--- START Data lines ---
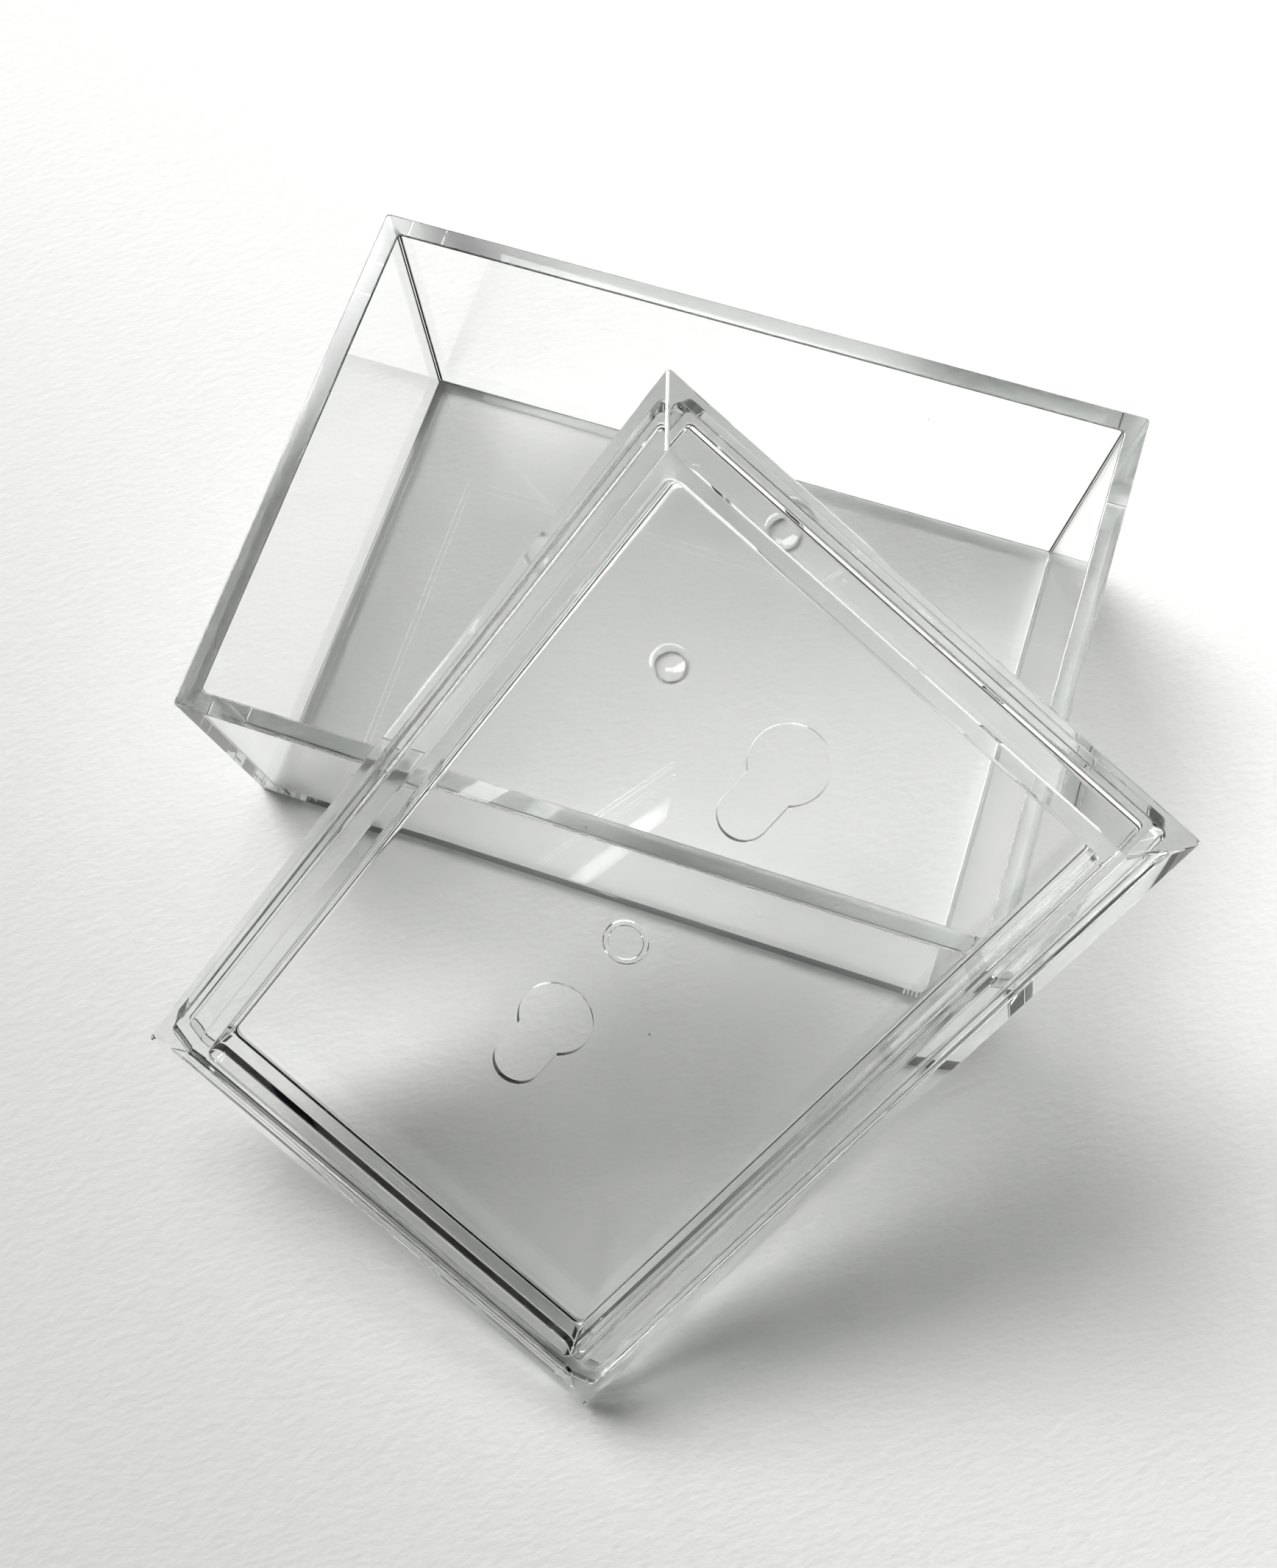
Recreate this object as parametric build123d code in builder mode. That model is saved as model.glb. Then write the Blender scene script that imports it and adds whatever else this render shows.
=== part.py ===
from build123d import *

import math
import os

os.makedirs("parts", exist_ok=True)

# Clear moulded storage box and its lift-off lid, in millimetres.
# The box stands open on a table. The lid is off and outer side up: the underside of its
# plug lies on the front rim of the box, and its low corner lies on the table.
# +X runs along the long side of the box, -Y faces the lid, +Z is up.
# The origin is the centre of the base of the box.

# Box: walls, floor and the edges left by the mould
box_length = 100.0
box_width = 70.8
box_height = 34.0
wall_thickness = 2.6
floor_thickness = 2.3
wall_draft = 0.25
box_corner_radius = 0.5
cavity_corner_radius = 0.6
cavity_foot_radius = 0.3
rim_edge_radius = 0.2

# Box: the gate mark under the middle of the floor, a shallow dish round a domed stub
box_gate_radius = 3.4
box_gate_depth = 0.35
box_stub_radius = 2.3
box_stub_height = 0.3

# Lid: flange edge, bevelled frame, flat land and sunk panel, from outside to inside
flange_edge = 2.0
bevel_run = 5.4
bevel_rise = 4.5
land_width = 1.75
well_depth = 6.7
well_draft = 0.6
panel_thickness = 1.0
lid_corner_radius = 0.35
land_edge_radius = 0.3
well_corner_radius = 1.2
well_mouth_radius = 0.35
well_foot_radius = 0.5

# Lid: the plug that drops inside the walls of the box
plug_clearance = 0.1
plug_depth = 3.4
plug_chamfer = 1.0
plug_land = 0.9
plug_corner_radius = 0.8
plug_hollow_radius = 0.6
plug_root_radius = 0.5

# Lid: one small friction rib in the middle of each side of the plug
rib_length = 4.6
rib_height = 1.0
rib_proud = 0.07
rib_drop = 0.7

# Lid: two keyholes on the long centre line, for hanging it on screw heads
keyhole_spacing = 40.8
keyhole_reach = 7.35
head_radius = 4.5
slot_width = 5.9

# Lid: the gate mark in the middle of the panel's inner face, a ring round a low disc
lid_gate_radius = 2.7
lid_gate_depth = 0.15
lid_disc_radius = 2.0
lid_disc_height = 0.1

# Lid: how it leans. The tilt is about X and the turn is in its own plane.
lid_tilt = 31.7
lid_turn = 65.2
lid_side_shift = 9.5
rest_gap = 0.15

# How far a cut runs past the face that it starts from
overrun = 1.0

# Sizes that follow from the ones above
cavity_length = box_length - 2 * wall_thickness
cavity_width = box_width - 2 * wall_thickness
cavity_depth = box_height - floor_thickness
lid_length = box_length
lid_width = box_width
plug_inset = wall_thickness + plug_clearance
plug_length = lid_length - 2 * plug_inset
plug_width = lid_width - 2 * plug_inset
plug_bottom = flange_edge + plug_depth
hollow_inset = plug_inset + plug_chamfer + plug_land
well_inset = bevel_run + land_width
panel_face = well_depth - bevel_rise
panel_back = panel_face + panel_thickness
hollow_depth = plug_bottom - panel_back

# The lean, worked out so that the plug lies on the rim and the low corner on the table
tilt_sine = math.sin(math.radians(lid_tilt))
tilt_cosine = math.cos(math.radians(lid_tilt))
turn_sine = math.sin(math.radians(lid_turn))
turn_cosine = math.cos(math.radians(lid_turn))
rise_along = tilt_sine * turn_sine
rise_across = tilt_sine * turn_cosine
flange_corner_drop = (
    rise_along * lid_length / 2
    + rise_across * lid_width / 2
    + tilt_cosine * flange_edge
)
plug_corner_drop = (
    rise_along * (plug_length / 2 - plug_chamfer - plug_corner_radius)
    + rise_across * (plug_width / 2 - plug_chamfer - plug_corner_radius)
    + tilt_sine * plug_corner_radius
    + tilt_cosine * plug_bottom
)
lid_centre_height = max(flange_corner_drop, plug_corner_drop)
rim_below_lid = plug_bottom + rest_gap
height_to_rim = tilt_cosine * (box_height - lid_centre_height)
lid_centre_back = -box_width / 2 - (rim_below_lid + height_to_rim) / tilt_sine
lid_plane = Plane(
    origin=(lid_side_shift, lid_centre_back, lid_centre_height),
    x_dir=(turn_cosine, turn_sine * tilt_cosine, turn_sine * tilt_sine),
    z_dir=(0, -tilt_sine, tilt_cosine),
)
lid_axis = Axis(lid_plane.origin, lid_plane.z_dir)


def faces_outwards(face):
    return face.normal_at().dot(lid_plane.z_dir) > 0


# Box: drafted walls and floor, with a rounded rim and the gate mark below
rim_plane = Plane.XY.offset(box_height)
with BuildPart() as box:
    with BuildSketch(rim_plane):
        RectangleRounded(box_length, box_width, box_corner_radius)
    extrude(amount=-box_height, taper=wall_draft)
    with BuildSketch(rim_plane):
        RectangleRounded(cavity_length, cavity_width, cavity_corner_radius)
    extrude(amount=-cavity_depth, taper=wall_draft, mode=Mode.SUBTRACT)

    cavity_floor = box.faces().filter_by(Axis.Z).sort_by(Axis.Z)[1]
    fillet(cavity_floor.outer_wire().edges(), radius=cavity_foot_radius)
    rim = box.faces().sort_by(Axis.Z)[-1]
    fillet(rim.edges(), radius=rim_edge_radius)

    with BuildSketch(Plane.XZ) as gate_dish:
        with BuildLine():
            Polyline((box_gate_radius, 0), (0, 0), (0, box_gate_depth - box_stub_height))
            ThreePointArc(
                (0, box_gate_depth - box_stub_height),
                (box_stub_radius / 2, box_gate_depth - box_stub_height * 3 / 4),
                (box_stub_radius, box_gate_depth),
            )
            Line((box_stub_radius, box_gate_depth), (box_gate_radius, 0))
        make_face()
    revolve(axis=Axis.Z, mode=Mode.SUBTRACT)

box.part.label = "box"
export_step(box.part, "parts/box.step")


# Lid: flange, bevelled frame with a sunk panel, plug, keyholes and gate mark
with BuildPart() as lid:
    with BuildSketch(lid_plane.offset(-flange_edge)):
        RectangleRounded(lid_length, lid_width, lid_corner_radius)
    extrude(amount=flange_edge)

    with BuildSketch(lid_plane):
        RectangleRounded(lid_length, lid_width, lid_corner_radius)
    with BuildSketch(lid_plane.offset(bevel_rise)):
        RectangleRounded(lid_length - 2 * bevel_run, lid_width - 2 * bevel_run, lid_corner_radius)
    loft(ruled=True)

    with BuildSketch(lid_plane.offset(-flange_edge)):
        RectangleRounded(plug_length, plug_width, plug_corner_radius)
    extrude(amount=plug_chamfer - plug_depth)

    with BuildSketch(lid_plane.offset(plug_chamfer - plug_bottom)):
        RectangleRounded(plug_length, plug_width, plug_corner_radius)
    with BuildSketch(lid_plane.offset(-plug_bottom)):
        RectangleRounded(
            plug_length - 2 * plug_chamfer,
            plug_width - 2 * plug_chamfer,
            plug_corner_radius,
        )
    loft(ruled=True)

    with BuildSketch(lid_plane.offset(-plug_bottom)):
        RectangleRounded(
            lid_length - 2 * hollow_inset,
            lid_width - 2 * hollow_inset,
            plug_hollow_radius,
        )
    extrude(amount=hollow_depth, mode=Mode.SUBTRACT)
    hollow_roof = lid.faces().filter_by(lid_plane).sort_by(lid_axis)[1]
    fillet(hollow_roof.outer_wire().edges(), radius=plug_root_radius)

    with BuildSketch(lid_plane.offset(bevel_rise)):
        RectangleRounded(
            lid_length - 2 * well_inset,
            lid_width - 2 * well_inset,
            well_corner_radius,
        )
    extrude(amount=-well_depth, taper=well_draft, mode=Mode.SUBTRACT)

    land = lid.faces().sort_by(lid_axis)[-1]
    fillet(land.outer_wire().edges(), radius=land_edge_radius)
    land = lid.faces().sort_by(lid_axis)[-1]
    fillet(land.inner_wires()[0].edges(), radius=well_mouth_radius)
    panel = lid.faces().filter_by(lid_plane).filter_by(faces_outwards).sort_by(lid_axis)[-2]
    fillet(panel.outer_wire().edges(), radius=well_foot_radius)

    with BuildSketch(lid_plane.offset(-flange_edge - rib_drop)):
        with GridLocations(0, plug_width, 1, 2):
            Rectangle(rib_length, 2 * rib_proud)
        with GridLocations(plug_length, 0, 2, 1):
            Rectangle(2 * rib_proud, rib_length)
    extrude(amount=-rib_height)

    with BuildSketch(lid_plane.offset(-panel_back - overrun)):
        with GridLocations(keyhole_spacing, 0, 2, 1):
            SlotCenterPoint((keyhole_reach / 2, 0), (0, 0), slot_width)
        with Locations((keyhole_reach, 0)):
            with GridLocations(keyhole_spacing, 0, 2, 1):
                Circle(head_radius)
    extrude(amount=panel_thickness + 2 * overrun, mode=Mode.SUBTRACT)

    with BuildSketch(lid_plane.offset(-panel_back)):
        Circle(lid_gate_radius)
    extrude(amount=lid_gate_depth, mode=Mode.SUBTRACT)
    with BuildSketch(lid_plane.offset(lid_gate_depth - panel_back)):
        Circle(lid_disc_radius)
    extrude(amount=-lid_disc_height)

lid.part.label = "lid"
export_step(lid.part, "parts/lid.step")
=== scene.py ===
import logging
import math
from dataclasses import dataclass
from enum import Enum

import bmesh
import bpy
from mathutils import Matrix, Vector


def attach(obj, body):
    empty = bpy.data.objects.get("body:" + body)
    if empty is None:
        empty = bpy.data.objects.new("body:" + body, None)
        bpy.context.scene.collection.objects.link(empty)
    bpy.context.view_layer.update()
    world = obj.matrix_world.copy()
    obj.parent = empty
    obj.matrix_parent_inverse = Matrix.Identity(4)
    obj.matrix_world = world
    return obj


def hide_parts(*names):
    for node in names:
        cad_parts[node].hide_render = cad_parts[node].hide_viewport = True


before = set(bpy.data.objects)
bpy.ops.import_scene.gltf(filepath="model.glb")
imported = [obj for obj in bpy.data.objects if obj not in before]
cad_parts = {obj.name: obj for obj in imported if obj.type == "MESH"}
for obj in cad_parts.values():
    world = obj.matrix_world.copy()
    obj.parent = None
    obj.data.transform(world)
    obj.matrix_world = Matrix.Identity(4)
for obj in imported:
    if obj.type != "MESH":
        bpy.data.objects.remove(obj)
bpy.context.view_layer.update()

log = logging.getLogger("clear_box")

# Sizes are written in millimetres and turned to metres by this factor
MM = 0.001

# The middle of a noise texture's range, and the stretch that leaves a texture as it is
MIDDLE = 0.5
EVEN = (1.0, 1.0, 1.0)

# Points closer than this are one, and edges that turn by more than this are sharp
SAME_PLACE = 0.0001 * MM
SHARP_TURN = math.radians(24.0)

# The points of one closed loop of a mesh
Loop = list[bmesh.types.BMVert]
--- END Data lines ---
### Aim of the exercise:
Above are some lines. Repeat exactly, and only, those from the line that has "extrude(amount=panel_thickness + 2" through the line that has "cad_parts[node].hide_render = cad_parts[node].hide_viewport".

### Worked answer:
    extrude(amount=panel_thickness + 2 * overrun, mode=Mode.SUBTRACT)

    with BuildSketch(lid_plane.offset(-panel_back)):
        Circle(lid_gate_radius)
    extrude(amount=lid_gate_depth, mode=Mode.SUBTRACT)
    with BuildSketch(lid_plane.offset(lid_gate_depth - panel_back)):
        Circle(lid_disc_radius)
    extrude(amount=-lid_disc_height)

lid.part.label = "lid"
export_step(lid.part, "parts/lid.step")
=== scene.py ===
import logging
import math
from dataclasses import dataclass
from enum import Enum

import bmesh
import bpy
from mathutils import Matrix, Vector


def attach(obj, body):
    empty = bpy.data.objects.get("body:" + body)
    if empty is None:
        empty = bpy.data.objects.new("body:" + body, None)
        bpy.context.scene.collection.objects.link(empty)
    bpy.context.view_layer.update()
    world = obj.matrix_world.copy()
    obj.parent = empty
    obj.matrix_parent_inverse = Matrix.Identity(4)
    obj.matrix_world = world
    return obj


def hide_parts(*names):
    for node in names:
        cad_parts[node].hide_render = cad_parts[node].hide_viewport = True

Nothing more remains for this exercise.